1. Year, 1994. Age, 6 going on 7. Standard 2. Cochin. I was asked to monitor my class for an hour or so 'cause the teacher had other more important things to do. I was thrilled. The Class Monitor. What a freakin' star I am, I thought. The teacher must really like me to give me *such* an honour. I strut around class, giving everyone a i'm-the-boss-now-don't-mess-with-me look while i secretly bask in my awesomeness of being made the Class Monitor. I share giggles and winks with my friends (hey, I might be a monitor, but I would never give them  that look). I'm on top of the world. But then, I see this one kid who sort of starts talking. I give the kid my world famous look. Nope. Doesn't seem to work.
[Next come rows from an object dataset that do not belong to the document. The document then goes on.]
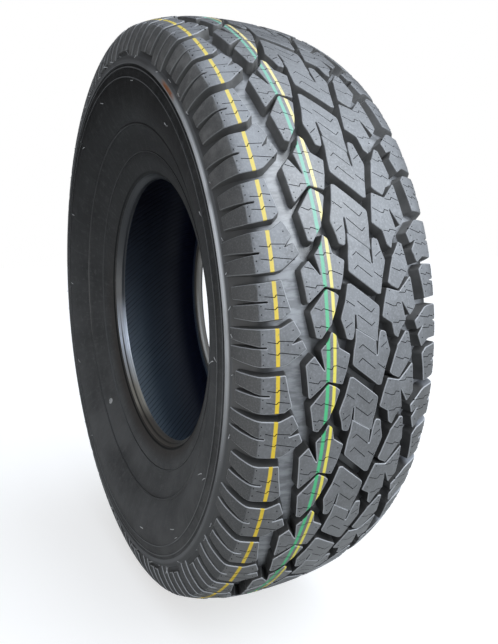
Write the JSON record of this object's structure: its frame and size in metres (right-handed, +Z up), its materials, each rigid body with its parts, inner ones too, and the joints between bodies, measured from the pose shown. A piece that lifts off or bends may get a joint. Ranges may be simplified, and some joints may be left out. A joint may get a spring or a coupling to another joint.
{
  "type": "car tyre",
  "caption": "All-terrain car tyre, off its rim and standing on its tread: interlocking tread blocks, lugged shoulders, ringed sidewalls, hollow inside and open through both beads.",
  "frame": {"origin": "middle of the tyre: on its axle line, halfway between the two sidewalls", "axes": "+Y along the axle line, away from the sidewall that faces the camera; +Z up; +X towards the side whose tread the camera sees"},
  "size_m": [0.7752, 0.24, 0.7729],
  "materials": {
    "tyre": "satin black rubber, tread faces slightly paler"
  },
  "bodies": {
    "root": {"tyre": "tyre"}
  },
  "joints": []
}
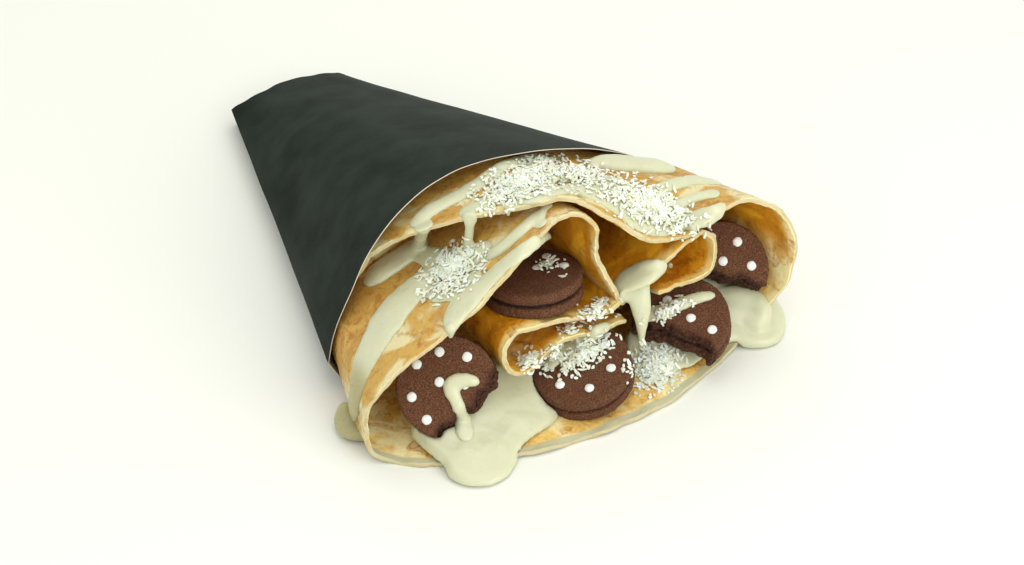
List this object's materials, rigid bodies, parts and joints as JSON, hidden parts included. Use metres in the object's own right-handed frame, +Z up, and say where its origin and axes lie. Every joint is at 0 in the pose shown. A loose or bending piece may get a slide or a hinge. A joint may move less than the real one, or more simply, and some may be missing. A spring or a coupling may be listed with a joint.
{
  "type": "folded crepe",
  "caption": "Folded crepe in a dark paper cone, lying open end forward, with cream, coconut shreds and sandwich cookies in its folds.",
  "frame": {"origin": "middle of the underside of the whole, on the table", "axes": "+X to the right and -Y out of the open mouth towards the eater, +Y towards the cone's closed flat end, +Z up"},
  "size_m": [0.1982, 0.274, 0.0876],
  "materials": {
    "crepe": "soft pale yellow crepe with golden brown spots and a thin pale edge",
    "black_paper": "uncoated charcoal paper, pale inside",
    "cream": "smooth pale pouring cream with white coconut",
    "cocoa_biscuit": "dry, fine-grained dark cocoa biscuit",
    "cocoa_filling": "dark cocoa cream"
  },
  "bodies": {
    "root": {"crepe": "crepe", "paper_sleeve": "black_paper", "cream_pool_front": "cream", "cream_pool_right": "cream", "cookie_left_top": "cocoa_biscuit", "cookie_left_filling": "cocoa_filling", "cookie_left_base": "cocoa_biscuit", "cookie_shelf_top": "cocoa_biscuit", "cookie_shelf_filling": "cocoa_filling", "cookie_shelf_base": "cocoa_biscuit", "cookie_front_top": "cocoa_biscuit", "cookie_front_filling": "cocoa_filling", "cookie_front_base": "cocoa_biscuit", "cookie_right_top": "cocoa_biscuit", "cookie_right_filling": "cocoa_filling", "cookie_right_base": "cocoa_biscuit", "cookie_far_top": "cocoa_biscuit", "cookie_far_filling": "cocoa_filling", "cookie_far_base": "cocoa_biscuit"}
  },
  "joints": []
}
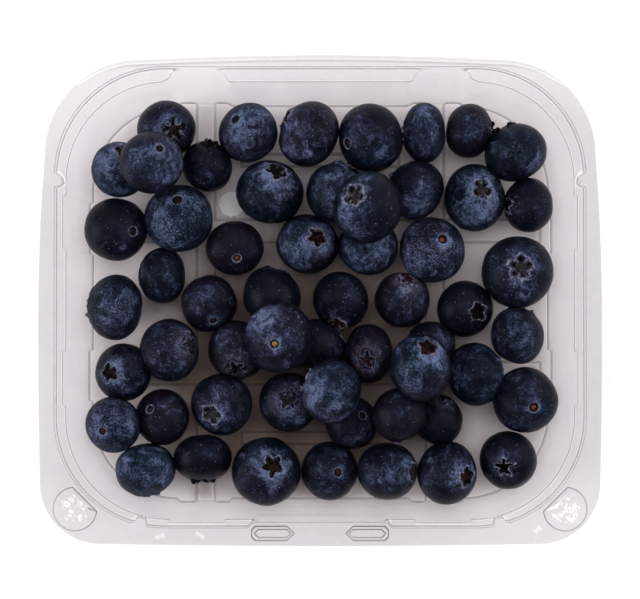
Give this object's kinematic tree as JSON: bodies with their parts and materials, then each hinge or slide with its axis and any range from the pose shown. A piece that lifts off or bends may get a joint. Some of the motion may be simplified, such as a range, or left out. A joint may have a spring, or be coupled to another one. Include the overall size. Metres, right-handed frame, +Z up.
{
  "type": "punnet of blueberries",
  "caption": "Open clear plastic punnet with a wide rim, stepped wall panels and a grooved, vented floor, holding a low heap of fresh blueberries.",
  "frame": {"origin": "on the surface the punnet stands on, below the middle of its rim", "axes": "+X along the long side, +Y towards the narrow back of the rim where a lid would be hinged, +Z up"},
  "size_m": [0.144, 0.1254, 0.041],
  "materials": {
    "clear_tray": "clear thermoformed PET sheet, glossy, with fine scuffs",
    "berry_skin": "dark blue-black skin under a patchy pale wax bloom"
  },
  "bodies": {
    "root": {"punnet_tray": "clear_tray", "blueberries": "berry_skin"}
  },
  "joints": []
}
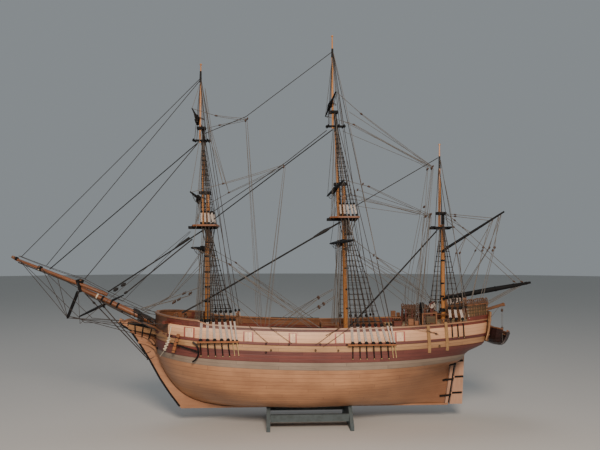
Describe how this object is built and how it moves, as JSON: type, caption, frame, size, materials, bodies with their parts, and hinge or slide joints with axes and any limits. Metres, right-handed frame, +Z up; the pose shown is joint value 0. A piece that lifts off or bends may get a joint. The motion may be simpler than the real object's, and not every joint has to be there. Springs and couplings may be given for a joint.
{
  "type": "tall ship model",
  "caption": "Wooden display model of a bark-rigged sailing ship: planked hull, masts with tops and yards, boom and gaff, hinged rudder, stern boat, standing on a low grey cradle.",
  "frame": {"origin": "on the table, under the middle of the overall length and width", "axes": "+X from the bow to the stern, -Y to port, +Z up"},
  "size_m": [0.716, 0.268, 0.5406],
  "materials": {
    "planking": "satin",
    "keel_wood": "satin",
    "dark_red_wood": "satin",
    "spar_wood": "satin varnish",
    "jibboom_wood": "satin varnish",
    "black_wood": "satin black paint",
    "top_wood": "satin",
    "deck_wood": "matt",
    "rail_wood": "satin",
    "light_wood": "satin",
    "boat_wood": "satin",
    "blackened_brass": "blackened",
    "black_rope": "twisted cord",
    "cradle_paint": "matt grey paint"
  },
  "bodies": {
    "ship": {"hull": "planking", "keel": "keel_wood", "stem": "keel_wood", "sternpost": "keel_wood", "bulwark_port": "dark_red_wood", "bulwark_starboard": "dark_red_wood", "cap_rail_port": "light_wood", "cap_rail_starboard": "light_wood", "transom": "light_wood", "quarterdeck": "deck_wood", "forecastle": "deck_wood", "main_hatch": "rail_wood", "bowsprit": "spar_wood", "jibboom": "jibboom_wood", "dolphin_striker": "black_wood", "spritsail_yard": "black_wood", "wheel_stand": "rail_wood", "stern_boat": "boat_wood", "fore_lower_mast": "spar_wood", "fore_top": "top_wood", "fore_topmast": "spar_wood", "fore_crosstrees": "black_wood", "fore_topgallant_mast": "spar_wood", "fore_course_yard": "black_wood", "fore_topsail_yard": "black_wood", "fore_topgallant_yard": "black_wood", "fore_channel_port": "light_wood", "fore_channel_starboard": "light_wood", "main_lower_mast": "spar_wood", "main_top": "top_wood", "main_topmast": "spar_wood", "main_crosstrees": "black_wood", "main_topgallant_mast": "spar_wood", "main_course_yard": "black_wood", "main_topsail_yard": "black_wood", "main_topgallant_yard": "black_wood", "main_channel_port": "light_wood", "main_channel_starboard": "light_wood", "mizzen_lower_mast": "spar_wood", "mizzen_top": "black_wood", "mizzen_topmast": "spar_wood", "davit_port": "rail_wood", "anchor_port": "black_wood", "cradle_bar_port": "cradle_paint", "davit_starboard": "rail_wood", "anchor_starboard": "black_wood", "cradle_bar_starboard": "cradle_paint", "cradle_board_fore": "cradle_paint", "cradle_board_aft": "cradle_paint", "fore_stay": "black_rope", "main_stay": "black_rope", "fore_topmast_stay": "black_rope", "main_topmast_stay": "black_rope", "mizzen_stay": "black_rope"},
    "rudder": {"rudder": "keel_wood"},
    "wheel": {"steering_wheel": "rail_wood"},
    "boom": {"boom": "black_wood"},
    "gaff": {"gaff": "black_wood"}
  },
  "joints": [
    {"name": "rudder_swing", "type": "hinge", "parent": "ship", "child": "rudder", "pos_m": [0.2374, 0, 0.023], "axis": [0.1714, 0, 0.9852], "range_deg": [-30, 30]},
    {"name": "wheel_turn", "type": "hinge", "parent": "ship", "child": "wheel", "pos_m": [0.2439, 0, 0.14642], "axis": [1, 0, 0], "continuous": true},
    {"name": "boom_swing", "type": "hinge", "parent": "ship", "child": "boom", "pos_m": [0.23192, 0, 0.17], "axis": [0.0089, 0, 1], "range_deg": [-12, 12]},
    {"name": "gaff_swing", "type": "hinge", "parent": "ship", "child": "gaff", "pos_m": [0.23253, 0, 0.2384], "axis": [0.0089, 0, 1], "range_deg": [-12, 12]}
  ]
}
I try once again. Nope. Nothing. I tell him politely next, cos I'm nice that way. That only gets him talking more. Now I'm really pissed. I raise my voice. He stops for a bit, and starts when he thinks I'm not going to give him hell again. I pick up a scale. Ha! That should intimidate the crap outta him. Like all normal beings, he's curious. Will the girl with the stupid grin on her face actually wield the pain-maker? He makes his neighbour laugh. I go up to them and brandish the scale in his face. It's a warning. Don't you dare let a sound outta that stupid hole in your face, I say. He's quiet again, for a while. By this time, everyone else in class is starting to think I can be messed around with. There are a few more giggles and whispers floating around. All of a sudden, almost everyone realises I don't really intend to use the ruler, and it's mayhem! Everything's going wrong. The kids are supposed to listen to me, be scared shitless by the scary picture of the scale and me! In vain, I scream, I'm gonna hit you if you don't keep quiet. But obviously, noone's listening.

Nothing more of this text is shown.